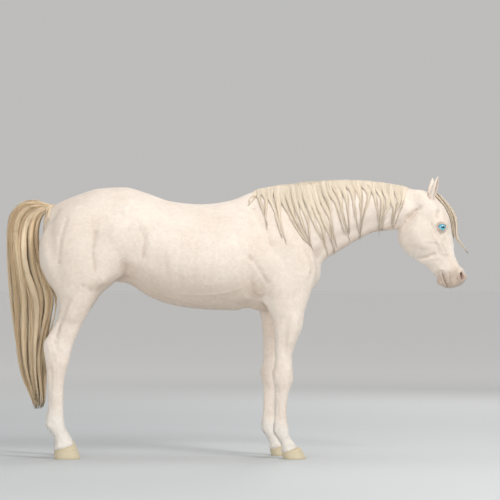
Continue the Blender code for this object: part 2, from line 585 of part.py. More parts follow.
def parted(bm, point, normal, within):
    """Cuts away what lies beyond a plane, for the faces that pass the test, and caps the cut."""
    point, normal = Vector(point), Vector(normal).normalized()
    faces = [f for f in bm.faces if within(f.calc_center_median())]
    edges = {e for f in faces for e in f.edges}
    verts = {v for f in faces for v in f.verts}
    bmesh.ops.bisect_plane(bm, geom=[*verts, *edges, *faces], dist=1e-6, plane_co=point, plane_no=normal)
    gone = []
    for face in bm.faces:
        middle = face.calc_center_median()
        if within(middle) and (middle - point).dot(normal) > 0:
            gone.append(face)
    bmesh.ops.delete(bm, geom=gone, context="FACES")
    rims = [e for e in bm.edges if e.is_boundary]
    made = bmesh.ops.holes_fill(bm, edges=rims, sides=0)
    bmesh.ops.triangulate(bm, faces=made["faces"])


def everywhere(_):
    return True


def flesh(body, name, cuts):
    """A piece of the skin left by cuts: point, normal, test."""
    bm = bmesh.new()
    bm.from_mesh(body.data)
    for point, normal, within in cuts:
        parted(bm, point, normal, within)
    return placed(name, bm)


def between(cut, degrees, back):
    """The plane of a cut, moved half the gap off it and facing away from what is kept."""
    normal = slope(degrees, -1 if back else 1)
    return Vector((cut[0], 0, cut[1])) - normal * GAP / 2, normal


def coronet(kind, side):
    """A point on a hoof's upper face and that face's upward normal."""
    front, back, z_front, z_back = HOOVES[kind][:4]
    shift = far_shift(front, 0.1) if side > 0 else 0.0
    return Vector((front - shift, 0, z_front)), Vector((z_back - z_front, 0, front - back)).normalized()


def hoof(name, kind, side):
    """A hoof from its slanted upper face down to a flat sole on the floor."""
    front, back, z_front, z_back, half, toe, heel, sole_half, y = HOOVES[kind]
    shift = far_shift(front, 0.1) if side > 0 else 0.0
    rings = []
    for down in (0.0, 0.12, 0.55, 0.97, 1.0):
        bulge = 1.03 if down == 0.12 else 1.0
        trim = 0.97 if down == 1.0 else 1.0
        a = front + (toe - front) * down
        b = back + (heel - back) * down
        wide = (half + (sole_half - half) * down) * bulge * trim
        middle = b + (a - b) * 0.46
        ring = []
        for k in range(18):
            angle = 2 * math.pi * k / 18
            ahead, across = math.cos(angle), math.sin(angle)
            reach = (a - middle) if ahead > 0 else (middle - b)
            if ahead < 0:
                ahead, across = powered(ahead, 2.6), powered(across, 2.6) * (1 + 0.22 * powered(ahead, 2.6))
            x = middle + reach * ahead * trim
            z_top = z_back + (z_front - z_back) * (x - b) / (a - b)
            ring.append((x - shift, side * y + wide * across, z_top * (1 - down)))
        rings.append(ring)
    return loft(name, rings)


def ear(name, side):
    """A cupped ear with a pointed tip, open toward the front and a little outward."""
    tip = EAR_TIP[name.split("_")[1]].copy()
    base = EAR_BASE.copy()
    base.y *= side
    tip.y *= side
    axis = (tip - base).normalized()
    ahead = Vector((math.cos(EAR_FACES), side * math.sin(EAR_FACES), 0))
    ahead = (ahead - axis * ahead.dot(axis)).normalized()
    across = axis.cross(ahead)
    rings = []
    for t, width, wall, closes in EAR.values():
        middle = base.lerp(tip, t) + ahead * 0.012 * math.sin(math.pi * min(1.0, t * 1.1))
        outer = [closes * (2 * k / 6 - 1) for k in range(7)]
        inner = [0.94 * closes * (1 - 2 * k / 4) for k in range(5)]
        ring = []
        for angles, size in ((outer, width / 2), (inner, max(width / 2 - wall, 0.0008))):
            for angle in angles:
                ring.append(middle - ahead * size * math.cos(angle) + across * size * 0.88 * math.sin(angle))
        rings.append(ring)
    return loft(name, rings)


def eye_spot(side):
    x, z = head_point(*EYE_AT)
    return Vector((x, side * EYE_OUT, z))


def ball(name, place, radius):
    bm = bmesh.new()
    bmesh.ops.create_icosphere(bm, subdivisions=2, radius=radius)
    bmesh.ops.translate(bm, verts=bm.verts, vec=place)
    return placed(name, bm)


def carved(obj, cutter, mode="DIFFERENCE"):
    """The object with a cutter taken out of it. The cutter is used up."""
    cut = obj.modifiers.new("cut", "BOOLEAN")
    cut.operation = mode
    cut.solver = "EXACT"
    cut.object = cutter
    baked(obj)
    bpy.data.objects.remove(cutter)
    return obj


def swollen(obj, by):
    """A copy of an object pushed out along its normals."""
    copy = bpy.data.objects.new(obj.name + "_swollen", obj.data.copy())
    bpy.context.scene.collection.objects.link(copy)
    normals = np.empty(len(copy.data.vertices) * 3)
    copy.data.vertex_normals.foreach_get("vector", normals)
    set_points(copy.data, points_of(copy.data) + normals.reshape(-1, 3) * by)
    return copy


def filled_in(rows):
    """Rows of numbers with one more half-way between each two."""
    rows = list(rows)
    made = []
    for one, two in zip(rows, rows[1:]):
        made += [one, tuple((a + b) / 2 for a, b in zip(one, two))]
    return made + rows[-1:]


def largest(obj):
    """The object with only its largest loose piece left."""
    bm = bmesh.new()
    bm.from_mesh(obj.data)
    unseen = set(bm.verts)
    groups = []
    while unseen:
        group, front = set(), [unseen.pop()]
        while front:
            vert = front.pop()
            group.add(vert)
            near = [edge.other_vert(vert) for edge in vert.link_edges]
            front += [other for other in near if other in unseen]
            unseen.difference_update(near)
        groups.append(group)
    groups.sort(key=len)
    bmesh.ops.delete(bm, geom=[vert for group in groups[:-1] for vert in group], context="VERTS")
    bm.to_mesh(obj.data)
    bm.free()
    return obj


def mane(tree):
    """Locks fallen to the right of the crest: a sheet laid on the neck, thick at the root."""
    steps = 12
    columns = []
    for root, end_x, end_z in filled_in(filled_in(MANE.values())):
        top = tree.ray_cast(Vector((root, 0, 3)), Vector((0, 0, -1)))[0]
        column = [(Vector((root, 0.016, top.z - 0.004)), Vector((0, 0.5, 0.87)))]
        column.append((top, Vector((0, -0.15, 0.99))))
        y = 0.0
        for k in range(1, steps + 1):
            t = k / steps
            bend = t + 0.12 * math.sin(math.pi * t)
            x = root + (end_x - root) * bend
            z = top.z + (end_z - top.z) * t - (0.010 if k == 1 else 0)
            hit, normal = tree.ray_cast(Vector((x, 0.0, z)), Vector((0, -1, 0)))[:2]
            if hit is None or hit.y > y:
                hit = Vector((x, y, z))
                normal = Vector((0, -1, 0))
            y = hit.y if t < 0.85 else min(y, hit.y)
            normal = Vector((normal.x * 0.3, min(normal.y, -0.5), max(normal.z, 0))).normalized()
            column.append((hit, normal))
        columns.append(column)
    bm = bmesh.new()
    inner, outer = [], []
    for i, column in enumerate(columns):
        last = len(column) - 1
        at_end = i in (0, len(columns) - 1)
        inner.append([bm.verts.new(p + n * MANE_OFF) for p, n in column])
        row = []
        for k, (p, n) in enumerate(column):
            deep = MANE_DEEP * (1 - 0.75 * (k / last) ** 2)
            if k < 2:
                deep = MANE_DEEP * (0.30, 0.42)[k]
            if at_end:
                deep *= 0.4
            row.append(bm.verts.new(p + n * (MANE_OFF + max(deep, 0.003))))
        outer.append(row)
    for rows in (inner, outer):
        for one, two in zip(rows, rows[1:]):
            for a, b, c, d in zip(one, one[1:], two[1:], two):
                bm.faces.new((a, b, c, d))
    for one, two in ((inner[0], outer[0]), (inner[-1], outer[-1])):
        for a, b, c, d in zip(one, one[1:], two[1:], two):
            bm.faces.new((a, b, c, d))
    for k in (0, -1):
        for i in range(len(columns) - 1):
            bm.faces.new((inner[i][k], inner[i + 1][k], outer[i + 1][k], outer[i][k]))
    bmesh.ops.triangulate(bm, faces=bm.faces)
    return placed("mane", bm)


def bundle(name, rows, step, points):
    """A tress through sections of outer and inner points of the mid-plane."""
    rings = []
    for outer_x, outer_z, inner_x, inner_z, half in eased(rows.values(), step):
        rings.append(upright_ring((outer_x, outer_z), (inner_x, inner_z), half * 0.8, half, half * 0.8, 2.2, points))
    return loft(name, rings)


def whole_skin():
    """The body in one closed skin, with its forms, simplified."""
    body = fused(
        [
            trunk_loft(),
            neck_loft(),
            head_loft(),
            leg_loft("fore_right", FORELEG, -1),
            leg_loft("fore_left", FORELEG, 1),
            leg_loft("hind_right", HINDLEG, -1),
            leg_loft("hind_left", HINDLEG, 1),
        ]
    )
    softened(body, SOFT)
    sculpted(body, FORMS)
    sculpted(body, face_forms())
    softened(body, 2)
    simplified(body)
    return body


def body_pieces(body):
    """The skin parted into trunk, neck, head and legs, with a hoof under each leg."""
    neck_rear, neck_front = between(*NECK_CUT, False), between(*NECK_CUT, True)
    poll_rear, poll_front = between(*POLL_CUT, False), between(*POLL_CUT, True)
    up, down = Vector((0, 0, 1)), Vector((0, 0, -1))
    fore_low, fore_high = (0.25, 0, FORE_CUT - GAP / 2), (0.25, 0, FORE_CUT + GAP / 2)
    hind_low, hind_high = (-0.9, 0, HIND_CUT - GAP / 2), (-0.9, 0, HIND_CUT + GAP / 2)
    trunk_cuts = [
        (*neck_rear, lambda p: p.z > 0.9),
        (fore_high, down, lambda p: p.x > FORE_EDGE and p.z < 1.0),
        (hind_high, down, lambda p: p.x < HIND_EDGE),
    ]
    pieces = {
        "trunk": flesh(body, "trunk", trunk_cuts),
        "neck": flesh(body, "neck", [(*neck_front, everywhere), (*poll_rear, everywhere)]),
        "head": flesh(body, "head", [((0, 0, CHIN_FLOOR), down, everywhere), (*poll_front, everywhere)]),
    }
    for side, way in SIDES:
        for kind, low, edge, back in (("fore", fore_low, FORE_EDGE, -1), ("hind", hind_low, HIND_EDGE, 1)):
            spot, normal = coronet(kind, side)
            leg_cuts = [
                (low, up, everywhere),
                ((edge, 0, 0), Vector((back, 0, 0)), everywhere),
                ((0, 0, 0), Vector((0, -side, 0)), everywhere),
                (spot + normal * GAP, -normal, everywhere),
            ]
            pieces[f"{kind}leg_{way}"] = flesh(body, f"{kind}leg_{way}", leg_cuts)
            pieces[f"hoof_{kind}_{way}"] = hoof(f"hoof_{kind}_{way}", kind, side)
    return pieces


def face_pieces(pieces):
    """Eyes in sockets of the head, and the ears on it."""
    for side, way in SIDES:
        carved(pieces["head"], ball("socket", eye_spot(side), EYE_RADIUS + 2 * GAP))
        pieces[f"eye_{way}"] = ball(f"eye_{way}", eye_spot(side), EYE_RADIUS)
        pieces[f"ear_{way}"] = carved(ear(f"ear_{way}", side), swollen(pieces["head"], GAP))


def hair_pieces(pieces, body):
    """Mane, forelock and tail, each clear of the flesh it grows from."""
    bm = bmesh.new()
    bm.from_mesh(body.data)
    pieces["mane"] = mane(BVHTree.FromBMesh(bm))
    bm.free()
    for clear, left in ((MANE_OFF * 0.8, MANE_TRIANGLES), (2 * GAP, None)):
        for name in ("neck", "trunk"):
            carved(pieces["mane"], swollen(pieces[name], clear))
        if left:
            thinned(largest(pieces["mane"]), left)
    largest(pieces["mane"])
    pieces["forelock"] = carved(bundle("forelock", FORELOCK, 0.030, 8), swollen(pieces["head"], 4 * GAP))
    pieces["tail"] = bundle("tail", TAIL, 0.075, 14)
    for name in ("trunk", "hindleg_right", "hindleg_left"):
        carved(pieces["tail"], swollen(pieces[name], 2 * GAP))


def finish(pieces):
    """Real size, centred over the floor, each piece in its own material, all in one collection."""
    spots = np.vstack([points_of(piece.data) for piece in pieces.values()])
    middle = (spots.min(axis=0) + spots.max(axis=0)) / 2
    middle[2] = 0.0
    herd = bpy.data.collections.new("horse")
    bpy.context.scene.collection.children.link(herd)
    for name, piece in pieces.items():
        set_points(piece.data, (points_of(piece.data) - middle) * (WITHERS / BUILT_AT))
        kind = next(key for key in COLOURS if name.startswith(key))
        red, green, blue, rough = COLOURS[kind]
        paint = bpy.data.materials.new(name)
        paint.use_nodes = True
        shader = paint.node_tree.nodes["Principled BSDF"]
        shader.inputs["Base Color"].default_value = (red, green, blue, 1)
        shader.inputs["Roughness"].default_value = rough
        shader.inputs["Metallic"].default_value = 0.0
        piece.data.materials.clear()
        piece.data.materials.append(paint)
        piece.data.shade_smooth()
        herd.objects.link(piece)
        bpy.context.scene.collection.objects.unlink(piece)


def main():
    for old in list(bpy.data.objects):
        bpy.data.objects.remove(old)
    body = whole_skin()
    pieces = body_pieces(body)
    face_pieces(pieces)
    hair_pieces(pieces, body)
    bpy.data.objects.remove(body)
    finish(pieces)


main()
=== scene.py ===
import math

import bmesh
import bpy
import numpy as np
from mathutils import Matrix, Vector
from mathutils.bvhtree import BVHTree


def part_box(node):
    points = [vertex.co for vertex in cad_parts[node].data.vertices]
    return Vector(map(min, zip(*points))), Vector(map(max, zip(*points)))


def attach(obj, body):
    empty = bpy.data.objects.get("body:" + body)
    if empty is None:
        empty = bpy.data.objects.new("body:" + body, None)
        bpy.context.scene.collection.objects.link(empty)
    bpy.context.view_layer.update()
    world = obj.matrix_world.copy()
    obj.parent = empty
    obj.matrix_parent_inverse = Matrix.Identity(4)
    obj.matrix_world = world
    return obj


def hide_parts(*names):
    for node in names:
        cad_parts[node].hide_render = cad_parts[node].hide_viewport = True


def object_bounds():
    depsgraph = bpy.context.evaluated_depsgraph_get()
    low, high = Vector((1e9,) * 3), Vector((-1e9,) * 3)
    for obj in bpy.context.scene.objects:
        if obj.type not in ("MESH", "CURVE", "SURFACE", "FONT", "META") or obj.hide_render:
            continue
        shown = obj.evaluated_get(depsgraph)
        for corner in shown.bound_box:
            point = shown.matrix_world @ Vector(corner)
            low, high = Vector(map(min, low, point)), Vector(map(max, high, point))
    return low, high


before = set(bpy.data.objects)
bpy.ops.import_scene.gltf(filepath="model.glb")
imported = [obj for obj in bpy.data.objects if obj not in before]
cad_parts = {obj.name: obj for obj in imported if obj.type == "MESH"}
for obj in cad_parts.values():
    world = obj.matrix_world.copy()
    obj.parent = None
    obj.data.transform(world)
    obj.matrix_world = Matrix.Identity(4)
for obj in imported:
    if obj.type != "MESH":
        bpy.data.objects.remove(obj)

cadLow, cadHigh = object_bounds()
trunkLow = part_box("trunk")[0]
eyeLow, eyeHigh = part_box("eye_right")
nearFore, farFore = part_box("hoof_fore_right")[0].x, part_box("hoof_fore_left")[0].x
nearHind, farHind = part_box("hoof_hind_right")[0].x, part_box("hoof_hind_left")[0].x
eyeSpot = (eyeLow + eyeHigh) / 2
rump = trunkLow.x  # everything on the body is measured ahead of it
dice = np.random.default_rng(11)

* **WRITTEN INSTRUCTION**
Begin at the line that has "body = whole_skin()", stop after the line that has "in imported if", and repeat exactly those lines, nothing more.

* **SOLUTION BELOW**
    body = whole_skin()
    pieces = body_pieces(body)
    face_pieces(pieces)
    hair_pieces(pieces, body)
    bpy.data.objects.remove(body)
    finish(pieces)


main()
=== scene.py ===
import math

import bmesh
import bpy
import numpy as np
from mathutils import Matrix, Vector
from mathutils.bvhtree import BVHTree


def part_box(node):
    points = [vertex.co for vertex in cad_parts[node].data.vertices]
    return Vector(map(min, zip(*points))), Vector(map(max, zip(*points)))


def attach(obj, body):
    empty = bpy.data.objects.get("body:" + body)
    if empty is None:
        empty = bpy.data.objects.new("body:" + body, None)
        bpy.context.scene.collection.objects.link(empty)
    bpy.context.view_layer.update()
    world = obj.matrix_world.copy()
    obj.parent = empty
    obj.matrix_parent_inverse = Matrix.Identity(4)
    obj.matrix_world = world
    return obj


def hide_parts(*names):
    for node in names:
        cad_parts[node].hide_render = cad_parts[node].hide_viewport = True


def object_bounds():
    depsgraph = bpy.context.evaluated_depsgraph_get()
    low, high = Vector((1e9,) * 3), Vector((-1e9,) * 3)
    for obj in bpy.context.scene.objects:
        if obj.type not in ("MESH", "CURVE", "SURFACE", "FONT", "META") or obj.hide_render:
            continue
        shown = obj.evaluated_get(depsgraph)
        for corner in shown.bound_box:
            point = shown.matrix_world @ Vector(corner)
            low, high = Vector(map(min, low, point)), Vector(map(max, high, point))
    return low, high


before = set(bpy.data.objects)
bpy.ops.import_scene.gltf(filepath="model.glb")
imported = [obj for obj in bpy.data.objects if obj not in before]
cad_parts = {obj.name: obj for obj in imported if obj.type == "MESH"}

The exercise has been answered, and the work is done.